Streams
Last updated
Last updated
Unlike other Data Sources, streams cannot be created independent of a project. The option to add a stream only exists when you:
Have an existing SymetryML project
Create a new SymetryML project from scratch
In both cases, creating a stream would require you to specify at minimum the following information:
Bootstrap Servers
Schema Registry
Kafka Topic
Time btw. Persists is an optional parameter that controls the frequency at which SymetryML persists a project with a stream. Default value of 300 seconds, should be sufficient unless your schema contains a large number of attributes (1000+).

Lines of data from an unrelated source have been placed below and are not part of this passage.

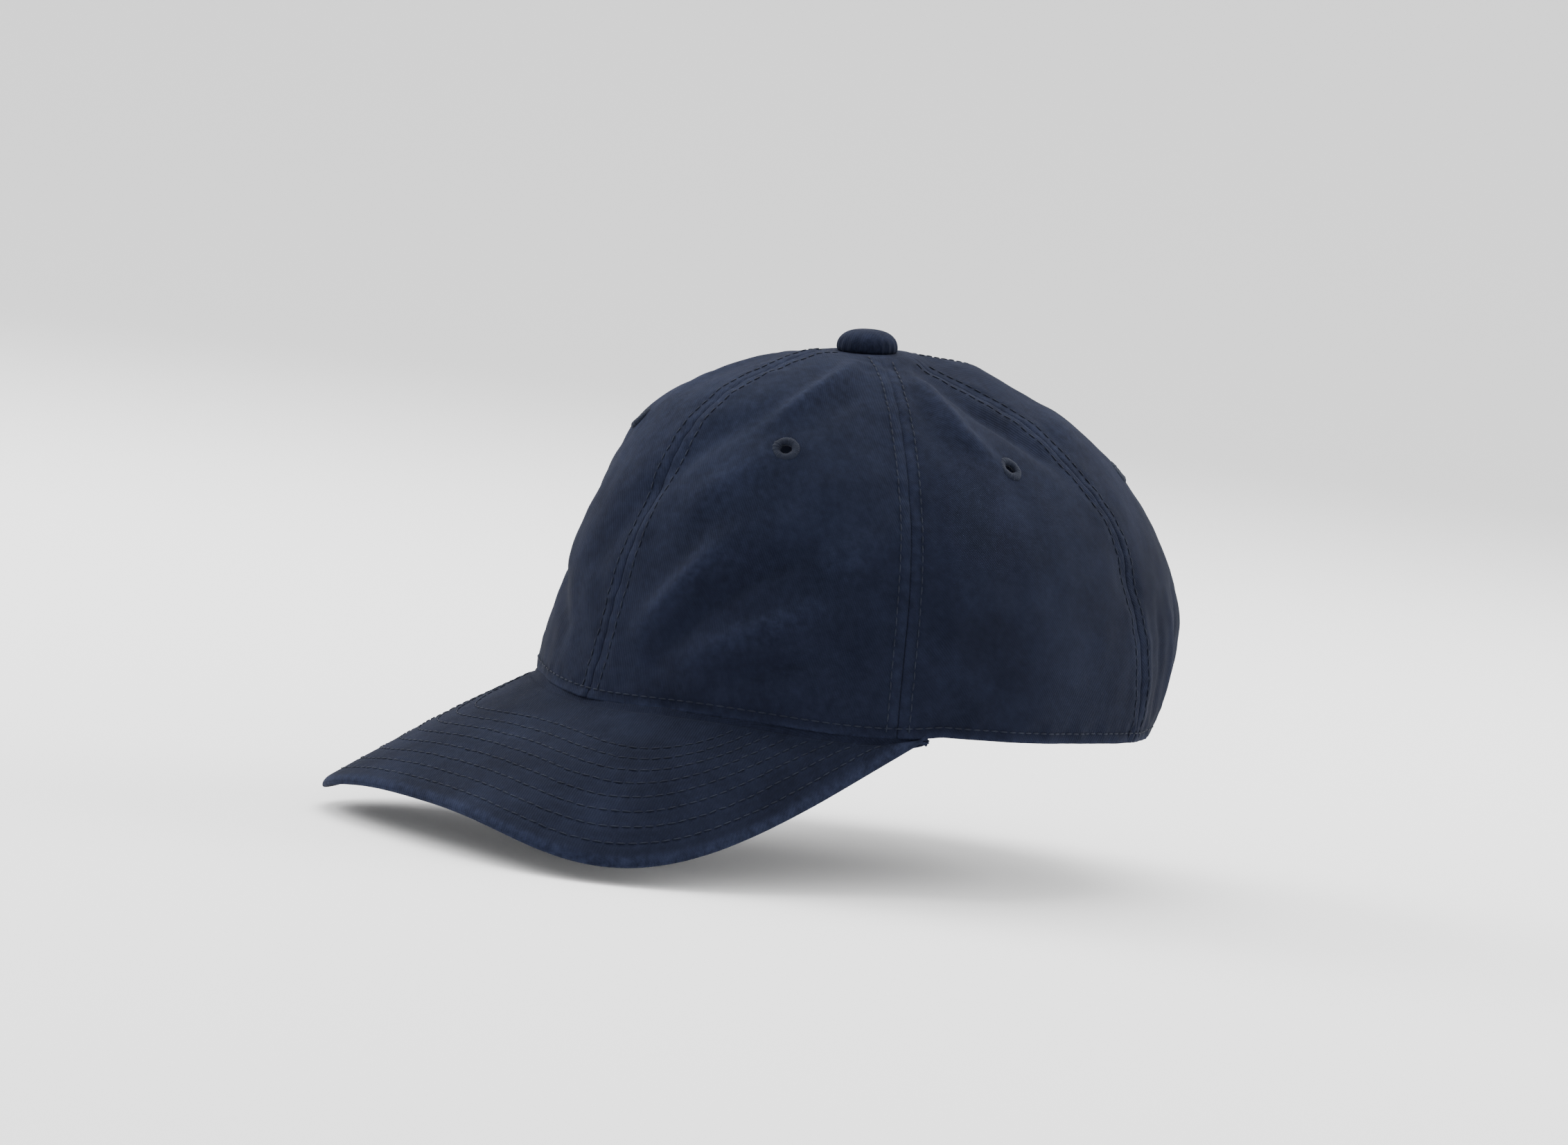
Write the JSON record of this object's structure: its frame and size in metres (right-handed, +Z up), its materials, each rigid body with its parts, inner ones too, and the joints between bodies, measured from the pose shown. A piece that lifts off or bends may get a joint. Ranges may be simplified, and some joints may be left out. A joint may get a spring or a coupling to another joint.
{
  "type": "baseball cap",
  "caption": "Soft unstructured baseball cap with sewn gores, a covered top button, sewn eyelets, a curved stitched bill and a strap with a clamp buckle at the back.",
  "frame": {"origin": "centre of the head opening, level with the crown's lower edge", "axes": "-Y forward over the bill, +X to the wearer's left, +Z up through the crown; the head enters along +Z, so the head opening faces -Z"},
  "size_m": [0.169, 0.2654, 0.1564],
  "materials": {
    "washed_twill": "washed navy cotton twill with faded edges",
    "seam_tape": "plain woven cotton tape",
    "sweatband_cotton": "brushed cotton",
    "label_satin": "blank satin",
    "bill_board": "moulded polyethylene",
    "button_blank": "plated",
    "eyelet_thread": "satin-stitched thread",
    "buckle_brass": "antique brass, satin"
  },
  "bodies": {
    "cap": {"front_panel_left": "washed_twill", "front_panel_right": "washed_twill", "side_panel_left": "washed_twill", "side_panel_right": "washed_twill", "rear_panel_left": "washed_twill", "rear_panel_right": "washed_twill", "seam_tape_front": "seam_tape", "seam_tape_back": "seam_tape", "seam_tape_front_left": "seam_tape", "seam_tape_front_right": "seam_tape", "seam_tape_rear_left": "seam_tape", "seam_tape_rear_right": "seam_tape", "sweatband": "sweatband_cotton", "opening_binding": "seam_tape", "inner_label": "label_satin", "bill_top_cover": "washed_twill", "bill_board": "bill_board", "bill_bottom_cover": "washed_twill", "button_shell": "button_blank", "button_cover": "washed_twill", "button_prong": "button_blank", "eyelet_front_left": "eyelet_thread", "eyelet_front_right": "eyelet_thread", "eyelet_side_left": "eyelet_thread", "eyelet_side_right": "eyelet_thread", "eyelet_rear_left": "eyelet_thread", "eyelet_rear_right": "eyelet_thread", "strap": "washed_twill", "buckle_tab": "washed_twill", "buckle_base": "buckle_brass", "buckle_pin": "buckle_brass"},
    "lever": {"buckle_lever": "buckle_brass"}
  },
  "joints": [
    {"name": "buckle_lever_hinge", "type": "hinge", "parent": "cap", "child": "lever", "pos_m": [-0.00932, 0.10461, 0.01261], "axis": [0.0634, -0.2584, -0.964], "range_deg": [0, 105]}
  ]
}
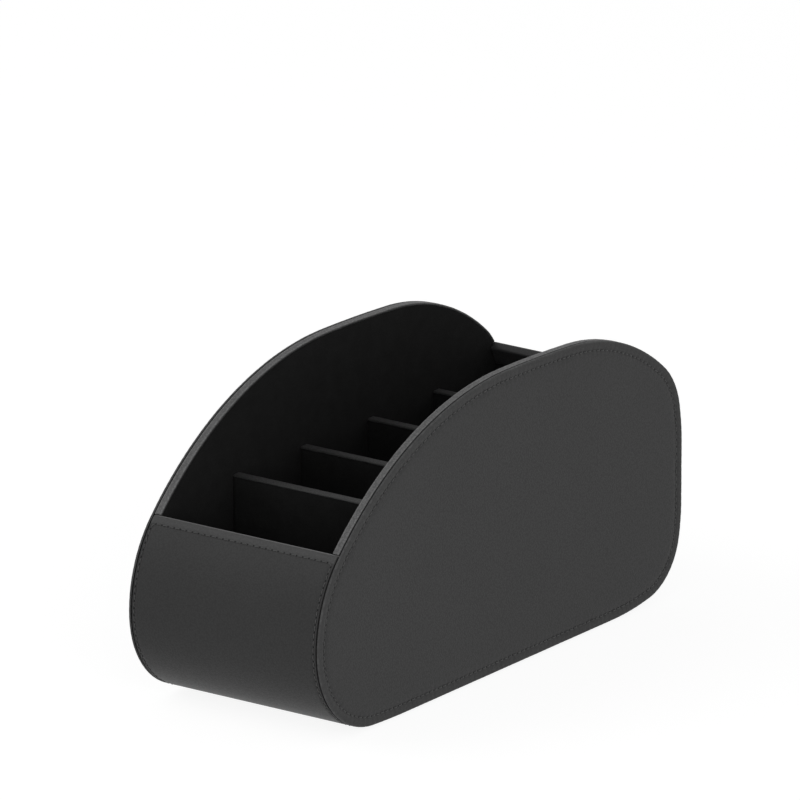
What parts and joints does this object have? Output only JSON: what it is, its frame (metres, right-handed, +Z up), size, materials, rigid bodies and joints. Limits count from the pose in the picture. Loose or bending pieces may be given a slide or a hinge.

Start from Beginning checkbox would read the earliest possible data from the stream. Unselecting this option would only update the project with the data that will be generated from this point in time.
Advanced Kafka parameters could be enabled specified by clicking the Kafka Options button and adding the corresponding parameter/value pair.
Right-click the project node, and then click Add Stream.
Specify the required stream info (bootstrap servers, topic, and etc.)
When choosing a stream topic, the topic names will be displayed in the following format : TOPIC_NAME:NUM_PARTITIONS. Ensure the correct partitions have been selected by clicking Kafka Options button and verifying the prefilled kafka.partitions field.
Ensure your information is valid and click Next
Verify the stream in the preview panel. Click Next to continue.
In the final panel specify the correct type mapping and click Finish
When creating a new project, adding a stream can be performed by simply:
Selecting New Data Source on the data selection panel
Specifying the required stream info (bootstrap servers, topic, and etc.)
Once added to a project, a stream will be continuously polled and will cause the project to be updated automatically with new incoming data. This behavior can be paused and restarted again.
To stop the update behavior:
Right-click on the stream node
Click Stop Stream
While this does stop the project from being updated, it has no effect on the underlying stream. The Kafka Stream will continue to ingest new data in the background.
Resuming project update behavior can be done in one of two ways:
A stream can be resumed from the point where it was paused (Resume Stream)
It can be restarted from the very beginning. (Start from Beginning)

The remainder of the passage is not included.